Ele destaca que a retirada dessa vegetação para a realização de obras causa dois efeitos: alagamentos e invasão de areia sobre a cidade. “Com isso em mente, o que acontece quando você tira a vegetação da praia para cimentar? A ressaca do mar vai avançar sobre esse ambiente, destruindo obras e construções, e a areia, que está se movimentando na praia, vai subir por essa obra ou construção, que vai ficar sempre com areia”. De acordo com o biólogo, essas mudanças são rápidas e já podem ser sentidas pela população. “Já é comum você ver, ali em Piatã, o pessoal sempre precisando varrer e tirar areia, mas se tivesse uma faixa de restinga mantida entre a praia e a avenida, por exemplo, não haveria praticamente nenhuma areia, que seria quase toda retida pela vegetação”, afirma.
“Podemos ver esse problema da areia também na praia entre o Rio Jaguaribe e a Av. Pinto de Aguiar, onde foi construída uma intervenção dessas com quadra e arquibancada. É só passar lá e dar uma olhada para perceber que a areia já cobriu tudo. Basta comparar com imagens de antes das obras. Passaram-se poucos anos e tudo foi coberto de areia”. O professor destaca que, no caso das obras de Itapuã, o que tende a começar a acontecer é o avanço da areia para dentro das casas. “Do jeito como ficaram as obras, a areia deve começar a passar com velocidade por cima dos estacionamentos e invadir as casas, infernizando a vida do povo”, acredita.

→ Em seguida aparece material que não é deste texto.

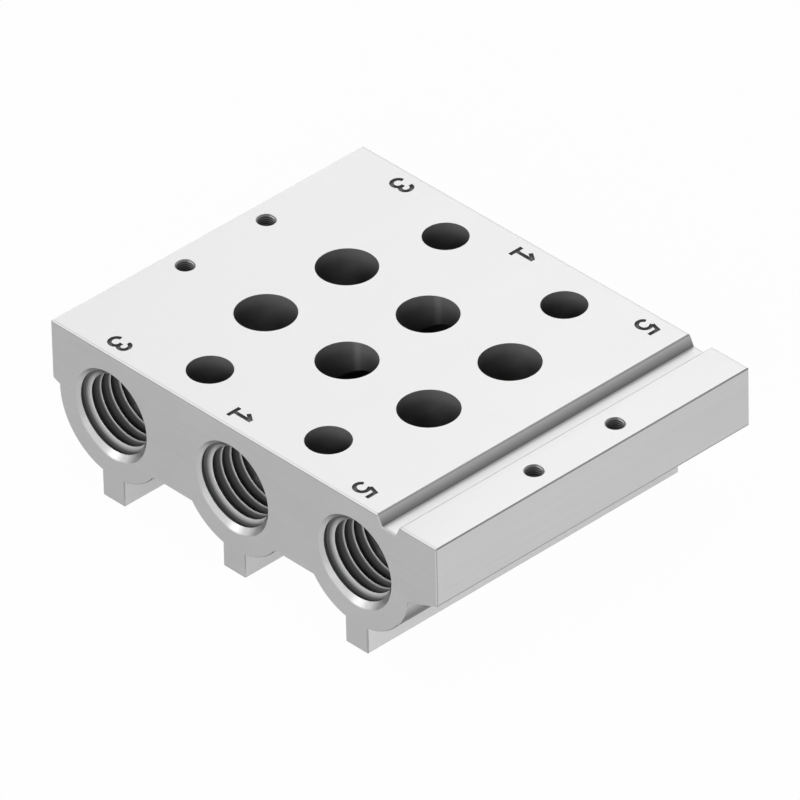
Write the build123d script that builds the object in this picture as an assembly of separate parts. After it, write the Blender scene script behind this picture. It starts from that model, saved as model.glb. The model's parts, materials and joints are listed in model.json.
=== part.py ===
from build123d import *
import os
from math import radians, tan

# Two-station valve manifold base, one machined length of aluminium extrusion.
# Millimetres. X runs across the section, Y along the extrusion, Z up.
# The block rests on its two outer feet at Z = 0, and X = 0, Y = 0 is the middle of its box.
# Channel 1 is the supply in the middle, channels 3 and 5 are the exhausts beside it.

# Overall sizes
HEIGHT = 33.7
EDGE_BREAK = 0.25

# Valve stations, and how far the last station is from the sawn end
STATIONS = 2
STATION_PITCH = 21.0
STATION_END_DISTANCE = 30.0
VALVE_PORT_DIAMETER = 12.2
VALVE_PORT_SPACING = 22.0
VALVE_PORT_DEPTH = 14.5
DRILL_POINT_ANGLE = 118.0

# Channels. The exhaust channels lie outside their valve ports by the channel offset
CHANNEL_OFFSET = 11.0
CHANNEL_DEPTH = 14.05
CHANNEL_DIAMETER = 16.2

# Their tapped mouths, at the tap drill size of a coarse M18 thread, a little less than the channel
PORT_TAP_DRILL = 15.5
PORT_TAP_DEPTH = 16.0
PORT_MOUTH_DIAMETER = 19.7

# Extruded section. The shoulder and the flange reach out past the outer channel bosses
BOSS_RADIUS = 14.2
WEB_THICKNESS = 22.7
LEFT_SHOULDER = 1.8
RIGHT_FLANGE = 7.8
SIDE_HEIGHT = 13.1
UNDERSIDE_SLOPE = 21.5
FOOT_WIDTH = 6.0
MIDDLE_FOOT_LIFT = 0.4

# Rail groove in the top face, beside the land along the right edge
LAND_WIDTH = 9.7
GROOVE_WIDTH = 5.9
GROOVE_DEPTH = 2.2
GROOVE_WALL_TILT = 27.0

# M4 tapped holes that clamp the valves, one beside each end of a valve
VALVE_TAP_DRILL = 3.3
VALVE_TAP_MOUTH = 4.1
VALVE_TAP_DEPTH = 9.0
VALVE_TAP_SIDE_INSET = 5.0

# Through holes that bolt the block down
MOUNT_HOLE_DIAMETER = 9.1
MOUNT_HOLE_SPACING = 32.0
MOUNT_HOLE_END_INSET = 10.0

# Named clearance by which every cut runs past the face that it starts from
CUT_OVERRUN = 1.0

# Worked out from the sizes above
LENGTH = (STATIONS - 1) * STATION_PITCH + 2 * STATION_END_DISTANCE
CHANNEL_SPACING = VALVE_PORT_SPACING + CHANNEL_OFFSET
LEFT_REACH = CHANNEL_SPACING + BOSS_RADIUS + LEFT_SHOULDER
RIGHT_REACH = CHANNEL_SPACING + BOSS_RADIUS + RIGHT_FLANGE
CHANNEL_1_X = (LEFT_REACH - RIGHT_REACH) / 2
CHANNEL_3_X = CHANNEL_1_X - CHANNEL_SPACING
CHANNEL_5_X = CHANNEL_1_X + CHANNEL_SPACING
CHANNEL_XS = (CHANNEL_3_X, CHANNEL_1_X, CHANNEL_5_X)
LEFT_FACE_X = CHANNEL_1_X - LEFT_REACH
RIGHT_FACE_X = CHANNEL_1_X + RIGHT_REACH
CHANNEL_Z = HEIGHT - CHANNEL_DEPTH
SIDE_LOW_Z = HEIGHT - SIDE_HEIGHT
WEB_Z = HEIGHT - WEB_THICKNESS
VALVE_PORT_XS = (CHANNEL_1_X - VALVE_PORT_SPACING, CHANNEL_1_X, CHANNEL_1_X + VALVE_PORT_SPACING)
STATION_YS = [(i - (STATIONS - 1) / 2) * STATION_PITCH for i in range(STATIONS)]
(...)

“Por outro lado, na Praia dos Artistas, as quadras continuam boas, porque a duna está toda coberta de vegetação entre a praia e as quadras, e isso é fundamental. Se tirar essa vegetação, se fizerem uma intervenção em cima dessas dunas, essas quadras acabam, pois a areia irá andar e cobrir tudo.”
Nível do mar
Com a areia correndo na direção do continente, a tendência é que o mar também avance com velocidade, em especial nas áreas que mais sofrem com a maré alta, segundo o arquiteto e urbanista do Instituto de Arquitetos do Brasil (IAB-BA), Carl von Hauenschild. “Desde o final dos anos 1990 a questão da elevação do nível do mar é relevante para intervenções costeiras em todo o mundo, e Salvador teve uma grande oportunidade de preparar melhor a orla para esta ameaça inevitável, mas não seguiu o que se faz no mundo”, afirma. “Foram feitas várias intervenções em áreas costeiras de Salvador, durante as gestões de ACM Neto, sem pensar como proteger as praias da erosão. Eles apenas maquiaram.”

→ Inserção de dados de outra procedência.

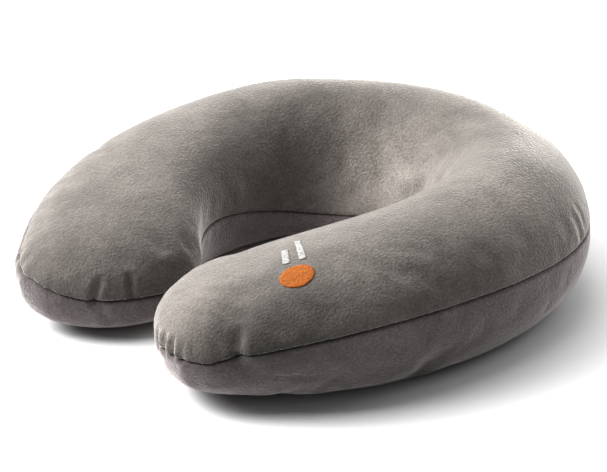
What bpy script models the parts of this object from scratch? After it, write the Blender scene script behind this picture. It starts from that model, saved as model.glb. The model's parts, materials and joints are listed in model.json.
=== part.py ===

“A preservação de vegetação na 'faixa de restinga’, para retardar a ‘fuga’ de areia da praia, é a alternativa mais econômica e ambientalmente adequada para intervenções do gênero”, ressalta o urbanista. “E temos bons exemplos que deveriam ser seguidos, como em Praia do Forte (no litoral norte do Estado), onde as ações para preservar a restinga e a vegetação rasteira de médio porte têm dado resultados fantásticos. Não é complicado nem caro. Na Europa, eles costumam fazer um tablado e cercas para evitar que as pessoas pisem na vegetação. É algo simples, mas que tem um efeito enorme e não custa quase nada”.

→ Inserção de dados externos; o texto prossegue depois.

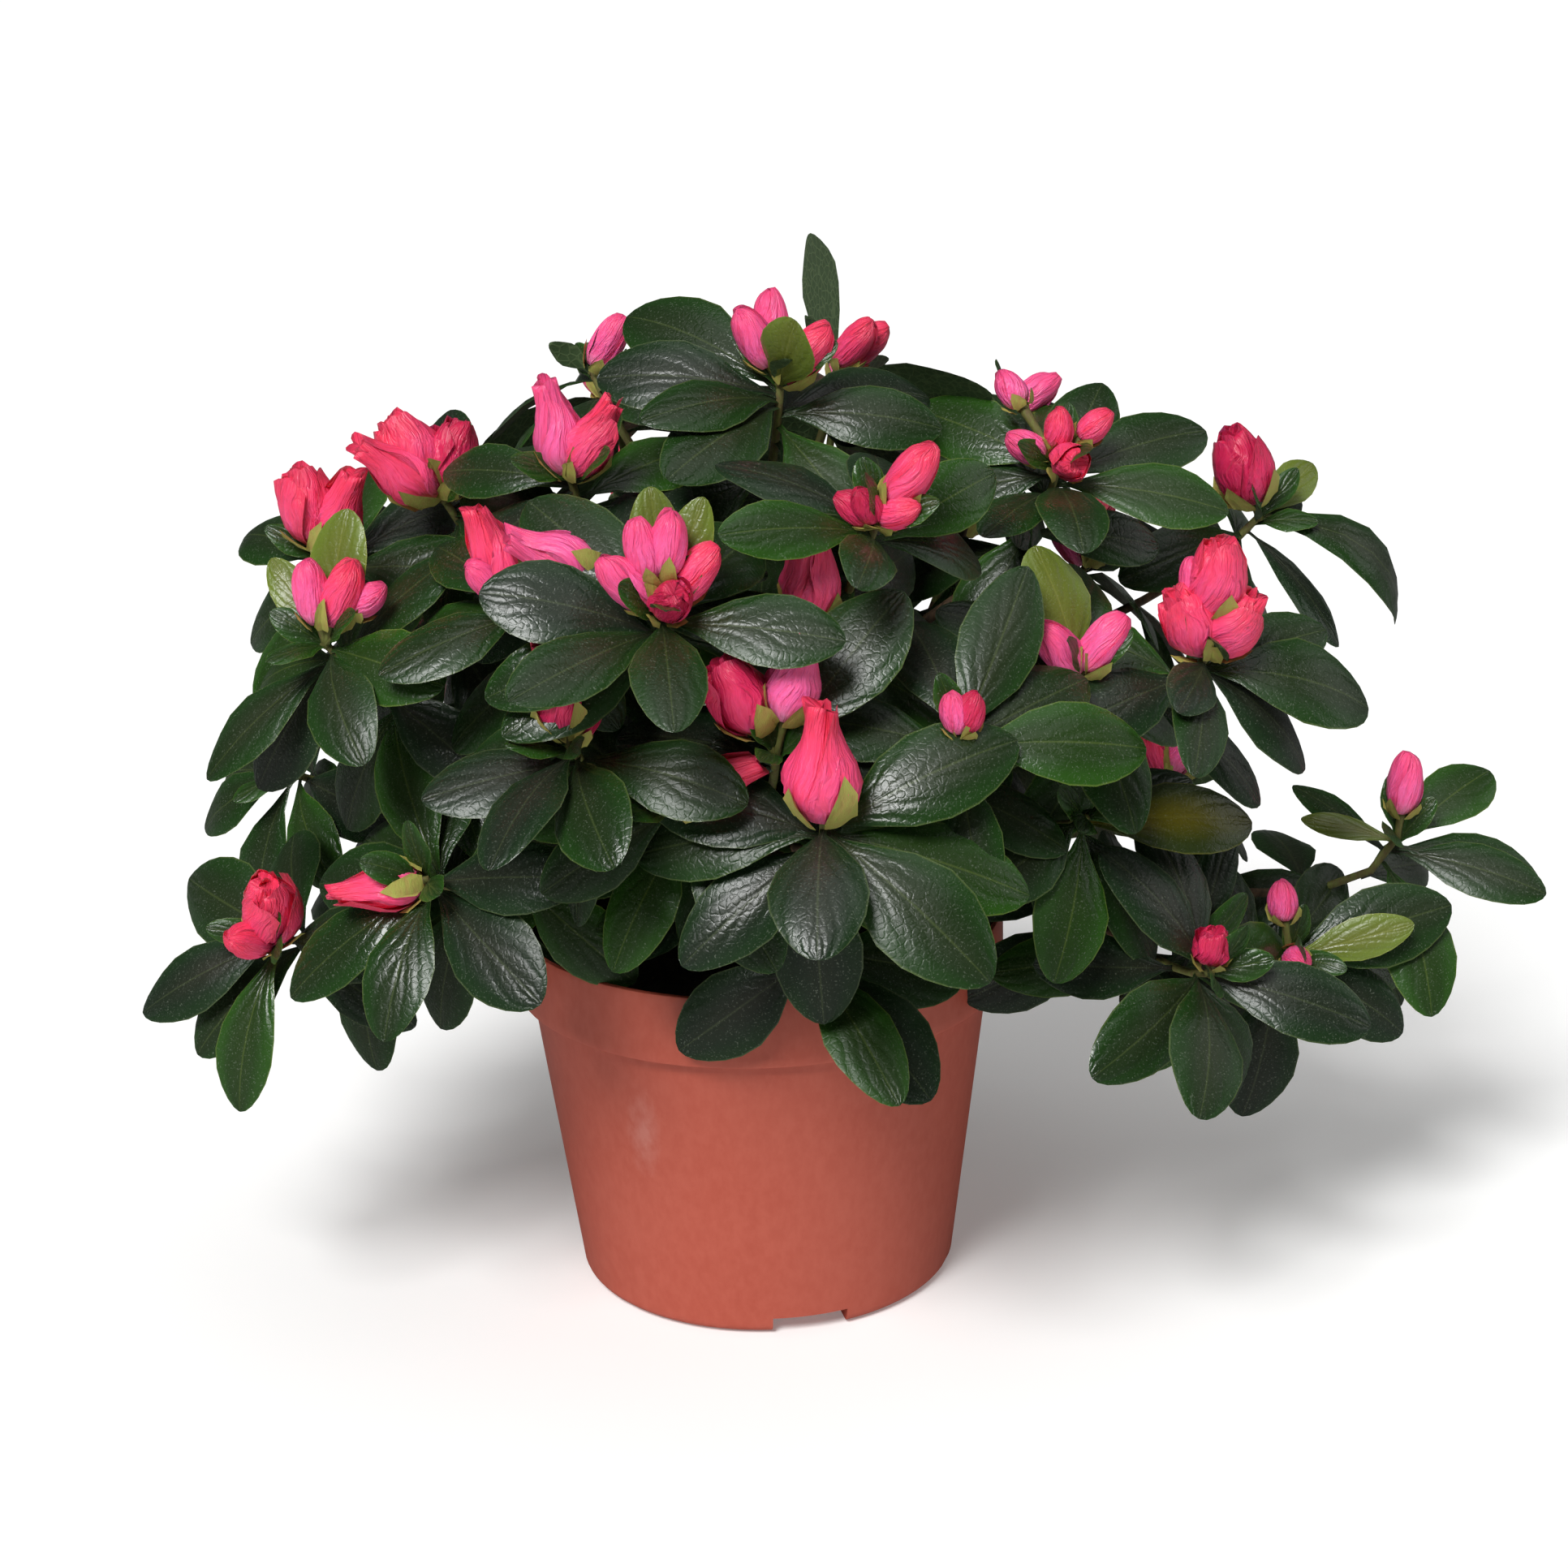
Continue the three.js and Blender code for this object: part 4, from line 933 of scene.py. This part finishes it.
def budBodies(parts):
    # A closed body: h is the share of its height and s the share of the way across a petal. The
    # radius is the profile times 1 + step (0.5 - s), so each petal's free edge (s = 0) stands a
    # step off its neighbour. Folds are sines of s and h; the frill grows with the sixth power of
    # h, and the edges wind round by spiral h and swing by a sine of the height.
    g = budGrid
    take = partial(listed, parts, axes=2)
    h = np.linspace(0, 1, g["bodyRows"])[:, None]
    s = np.tile(g["lapShares"], g["laps"])[None]
    petalNumber = np.repeat(np.arange(g["laps"]), len(g["lapShares"]))[None]
    seed = take("seed") + 2 * petalNumber
    swing = 3 * take("folds") * np.sin(8 * h + seed) * (1 - s) ** 2
    angle = take("turn") + (petalNumber + s) * 2 * np.pi / g["laps"] + take("spiral") * h + swing
    folds = take("folds") * np.sin(np.pi * np.minimum(1.4 * h, 1)) * waves(g["foldWaves"], s, h, seed)
    frill = take("frill") * h ** 6 * waves(g["frillWaves"], s, h, seed)
    radius = take("radius") * (budRadius(parts, h[None]) * (1 + take("step") * (0.5 - s)) + folds + frill)
    lift = take("length") * (h + 0.2 * frill - 0.05 * h ** 4 * (1 + np.sin(seed)))
    axis, spoke = spokes(parts, angle)
    root = listed(parts, "root")
    wall = root[:, None, None] + spoke * radius[..., None] + axis * lift[..., None]
    middle = root + axis[:, 0, 0] * (take("length") * (1 - take("hollow")))[:, 0]
    rings, sides = wall.shape[1:3]
    points = np.concatenate([wall.reshape(len(parts), -1, 3), root[:, None], middle[:, None]], axis=1)
    faces = ringFaces(rings, sides, len(parts))
    uv = np.stack(np.broadcast_arrays(s, h), axis=-1).reshape(-1, 2)
    uv = np.tile(np.concatenate([uv, [[0.5, 0], [0.5, 1]]]), (len(parts), 1))
    crisp = np.broadcast_to((s == 0) | (s == 1), (rings, sides)).ravel()
    slots = np.repeat(listed(parts, "slot"), len(faces) // len(parts))
    return points.reshape(-1, 3), faces, slots, uv, np.tile(np.append(crisp, [False, False]), len(parts))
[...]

Para von Hauenschild, as obras em Salvador ajudam a acelerar o processo de avanço do mar sobre a cidade. “O ex-prefeito ACM Neto acha que fez um serviço grandioso para a sociedade, gradeando as praias e usando aqueles tratores pesados nas obras, que é o pior que se pode fazer, especialmente em áreas de maré alta”, destaca. “O uso desses tratores é péssimo, porque você está ajudando a baixar a areia lá de cima, empurrando para ser lavada pelo mar, acelerando ainda mais o que, naturalmente, já está acontecendo. Já estamos vendo os efeitos dessa retirada da vegetação rasteira em Stella Maris e Ipitanga, por exemplo, pois não há investimento nessa faixa de areia crítica onde o mar mais avança”, lamenta.
Interesses
Para a ambientalista Lavínia Adriana Soares Bomsucesso, integrante do conselho gestor da Área de Proteção Ambiental (APA) das Lagoas e Dunas do Abaeté e da Associação de Moradores de Piatã, as obras na orla de Salvador seguem interesses da construção civil: “A escolha dos entes públicos tem sido pela alteração completa das biorregiões, em seus ativos ecológicos de fauna, flora e da cultura também”. Para ela, "a alteração urbana segue interesses ligados à indústria da construção civil. Enquanto o concreto tiver mais poder do que quem vive no local, sofreremos consequências de um modelo que oprime, reduz e modifica nossa paisagem, nossa baianidade, nossa identidade e nossa natureza”.
Lavínia também critica a descaracterização das particularidades de cada trecho da orla, cada vez mais parecidos entre si.
“O problema é o padrão das obras: processos que chegam prontos, elaborados de cima para baixo, entre escritórios de engenharia e arquitetura e gabinetes de autoridades. Não se busca ouvir e compor com quem vive, convive e sobrevive no local. Nossas áreas são pensadas por quem não tem ligação com a localidade. As praias estão sendo tratadas como lugar comum, por conta dessa massificação que ignora as identidades e singularidades”.